--- TASK GOAL ---
Transcribe the material in full, exactly as written.

— START STORED DATA —

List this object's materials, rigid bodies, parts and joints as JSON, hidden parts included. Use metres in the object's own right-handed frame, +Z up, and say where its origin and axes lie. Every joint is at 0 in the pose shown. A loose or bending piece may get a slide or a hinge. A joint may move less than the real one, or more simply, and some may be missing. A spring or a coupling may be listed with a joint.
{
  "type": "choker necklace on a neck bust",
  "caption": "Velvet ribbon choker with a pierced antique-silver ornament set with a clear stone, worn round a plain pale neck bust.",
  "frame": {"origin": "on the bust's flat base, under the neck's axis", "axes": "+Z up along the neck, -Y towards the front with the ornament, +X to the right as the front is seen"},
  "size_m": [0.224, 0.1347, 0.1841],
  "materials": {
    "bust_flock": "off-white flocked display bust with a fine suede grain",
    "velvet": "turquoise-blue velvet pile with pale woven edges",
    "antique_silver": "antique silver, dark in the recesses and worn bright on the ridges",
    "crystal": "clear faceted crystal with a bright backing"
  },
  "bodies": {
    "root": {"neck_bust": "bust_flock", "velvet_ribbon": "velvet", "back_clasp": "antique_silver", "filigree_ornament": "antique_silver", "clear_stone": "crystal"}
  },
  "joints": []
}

— END STORED DATA —

--- OUTPUT OF THE TASK ---
List this object's materials, rigid bodies, parts and joints as JSON, hidden parts included. Use metres in the object's own right-handed frame, +Z up, and say where its origin and axes lie. Every joint is at 0 in the pose shown. A loose or bending piece may get a slide or a hinge. A joint may move less than the real one, or more simply, and some may be missing. A spring or a coupling may be listed with a joint.
{
  "type": "choker necklace on a neck bust",
  "caption": "Velvet ribbon choker with a pierced antique-silver ornament set with a clear stone, worn round a plain pale neck bust.",
  "frame": {"origin": "on the bust's flat base, under the neck's axis", "axes": "+Z up along the neck, -Y towards the front with the ornament, +X to the right as the front is seen"},
  "size_m": [0.224, 0.1347, 0.1841],
  "materials": {
    "bust_flock": "off-white flocked display bust with a fine suede grain",
    "velvet": "turquoise-blue velvet pile with pale woven edges",
    "antique_silver": "antique silver, dark in the recesses and worn bright on the ridges",
    "crystal": "clear faceted crystal with a bright backing"
  },
  "bodies": {
    "root": {"neck_bust": "bust_flock", "velvet_ribbon": "velvet", "back_clasp": "antique_silver", "filigree_ornament": "antique_silver", "clear_stone": "crystal"}
  },
  "joints": []
}